Gegenüber top agrar verweist Dr. Birger darauf, dass bei der Auswahl der Landwirte, mit denen die Stiftung Kulturlandschaft Sachsen-Anhalt zusammenarbeitet, die Betriebsgröße, die Struktur oder die Zugehörigkeit zu einer Interessenvertretung keine Rolle spielen. Die Stiftung wurde zwar von Kreisbauernverbänden und dem Landesbauernverband gegründet und aufgebaut sowie das entsprechende Stiftungskapital aufgebracht, in der praktischen Umsetzung sei sie jedoch für alle Landwirte da, die einen Nutzen in der Zusammenarbeit mit ihr sehen.

Mindestens 30 Mrd. € Investition geplant

Der geplante Bau einer Chipfabrik des US-Konzerns Intel bei Magdeburg lässt Ackerbauern das Herz bluten: 400 ha beste Ackerböden mit hundert Bodenpunkten sollen hier Parkplätzen und Fabrikgelände weichen. Die Stadt Magdeburg hat die Flächen bereits im Jahr 2022 an Intel verkauft, ursprünglich sollte der Bau im Jahr 2024 starten. Doch nun verschiebt Intel den Baubeginn, voraussichtlich um zwei Jahre, so die Stadt Magdeburg.

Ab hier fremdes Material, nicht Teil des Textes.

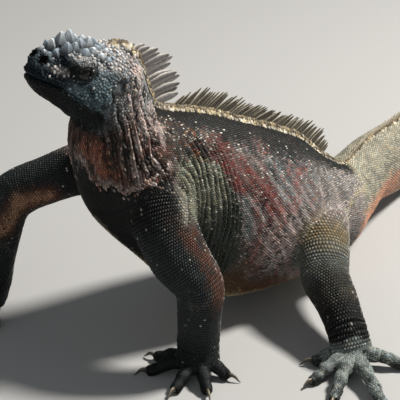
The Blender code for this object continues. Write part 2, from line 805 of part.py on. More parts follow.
def build():
    parts = new_collection("marine_iguana")
    workshop = new_collection("workshop")
    body = build_body(workshop)
    head = part_between(body, "head", None, NECK_TOP, parts)
    thinned(head, HEAD_TRIANGLES)
    thinned(body, BODY_TRIANGLES)
    point, way = NECK_TOP
    cut(head, point - way.normalized() * (SEAM / 2), way)
    cutter = grown(body, SEAM, "trunk cutter", workshop)
    for key in LIMBS:
        build_limb(key, cutter, workshop, parts)
    bpy.data.objects.remove(cutter)
    planes = [NECK_TOP, NECK_FOOT, VENT, *(tail_plane(f) for f in TAIL_CUTS), None]
    crest(head, None, NECK_TOP, workshop)
    horny_plates(head, workshop)
    names = ("neck", "torso", "tail_1", "tail_2", "tail_3", "tail_4")
    for name, ahead, behind in zip(names, planes, planes[1:]):
        made = part_between(body, name, ahead, behind, parts)
        cut(made, Vector((0, 0, 0)), -UP)
        crest(made, ahead, behind, workshop)
        made.data.materials.append(SURFACES[name.split("_")[0]])
    head.data.materials.append(SURFACES["head"])
    bpy.data.objects.remove(body)
    for side, name in ((1, "eye_left"), (-1, "eye_right")):
        eye = ball(name, (EYE[0], side * EYE[1], EYE[2]), (EYE_RADIUS,) * 3, parts, 10, 7)
        eye.data.transform(HEAD_PLACE)
        face_outward(eye.data)
        eye.data.materials.append(EYE_SURFACE)
        socket = grown(eye, SEAM, "eye socket", workshop)
        boolean(head, socket, "DIFFERENCE")
        bpy.data.objects.remove(socket)
    shift = Matrix.Translation((-BOX_MIDDLE_X, -BOX_MIDDLE_Y, 0))
    for part in parts.objects:
        part.data.transform(shift)
        part.data.shade_smooth()


clear_scene()
SURFACES = {name: material(name, *look) for name, look in SKIN.items()}
EYE_SURFACE = material("eye", *EYE_COLOUR)
CLAW = material("claw", *CLAW_COLOUR)
build()
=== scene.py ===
"""A life-size marine iguana as a museum shows it, standing with its chest raised on straight
forelegs. Metres, +Z up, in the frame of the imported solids: the head points to -X, the
animal's left side faces -Y and the tail lies along +X.
"""

import math
from types import SimpleNamespace

import bmesh
import bpy
import numpy as np
from mathutils import Matrix, Vector
from mathutils.bvhtree import BVHTree
from mathutils.kdtree import KDTree


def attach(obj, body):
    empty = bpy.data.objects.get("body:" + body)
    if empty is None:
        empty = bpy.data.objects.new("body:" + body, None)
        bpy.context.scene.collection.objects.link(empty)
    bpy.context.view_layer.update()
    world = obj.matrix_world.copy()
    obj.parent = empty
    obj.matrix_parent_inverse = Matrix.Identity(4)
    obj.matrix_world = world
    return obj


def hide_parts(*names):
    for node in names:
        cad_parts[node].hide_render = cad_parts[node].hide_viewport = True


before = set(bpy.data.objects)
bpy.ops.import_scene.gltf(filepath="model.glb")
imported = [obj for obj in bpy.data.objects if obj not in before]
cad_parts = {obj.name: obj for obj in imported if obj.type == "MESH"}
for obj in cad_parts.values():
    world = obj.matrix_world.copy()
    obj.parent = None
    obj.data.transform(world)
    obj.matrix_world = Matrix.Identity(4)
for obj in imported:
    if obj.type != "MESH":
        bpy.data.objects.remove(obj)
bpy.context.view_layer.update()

# The flesh. In life it is muscle and gut under one loose skin; a museum's maker builds it up
# as a manikin of rings along the head, trunk, tail and legs, and runs them together. It is
# laid out about the middle of the pelvis and then moved by SHIFT into the solids' frame.

HEAD_LENGTH = 0.077
TRUNK_HALF_WIDTH = 0.061
PELVIS_HEIGHT = 0.076
TAIL_LENGTH = 0.60
FLESH_GRAIN = 0.0012
LEFT = np.array((0.0, -1.0, 0.0))
UP = np.array((0.0, 0.0, 1.0))

HEAD_BASE = np.array((-0.237, 0.003, 0.266))
HEAD_PITCH = math.radians(20)
HEAD_FORWARD = np.array((-math.cos(HEAD_PITCH), 0, math.sin(HEAD_PITCH)))
HEAD_UP = np.array((math.sin(HEAD_PITCH), 0, math.cos(HEAD_PITCH)))
HEAD_AXES = np.array((HEAD_FORWARD, LEFT, HEAD_UP))
EYE = np.array((0.0383, 0.0208, 0.0050))
EYE_RADIUS = 0.0068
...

Vorgesehen war, am Standort "Eulenberg" zunächst zwei Chipfabriken zu bauen. Mit einem Investment von mehr als 30 Mrd. € ist es die größte ausländische Direktinvestition, die es je in Deutschland gegeben hat. Der Bund hatte eine Förderung von 10 Mrd. € vorgesehen. Für die Region Magdeburg würde die „Mega-Fab“ mehrere tausend Arbeitsplätze in der High-Tech-Branche und bei Zulieferern bedeuten. Nun wachsen Zweifel am Invest, auch weil die Intelaktie auf Abwärtskurs ist.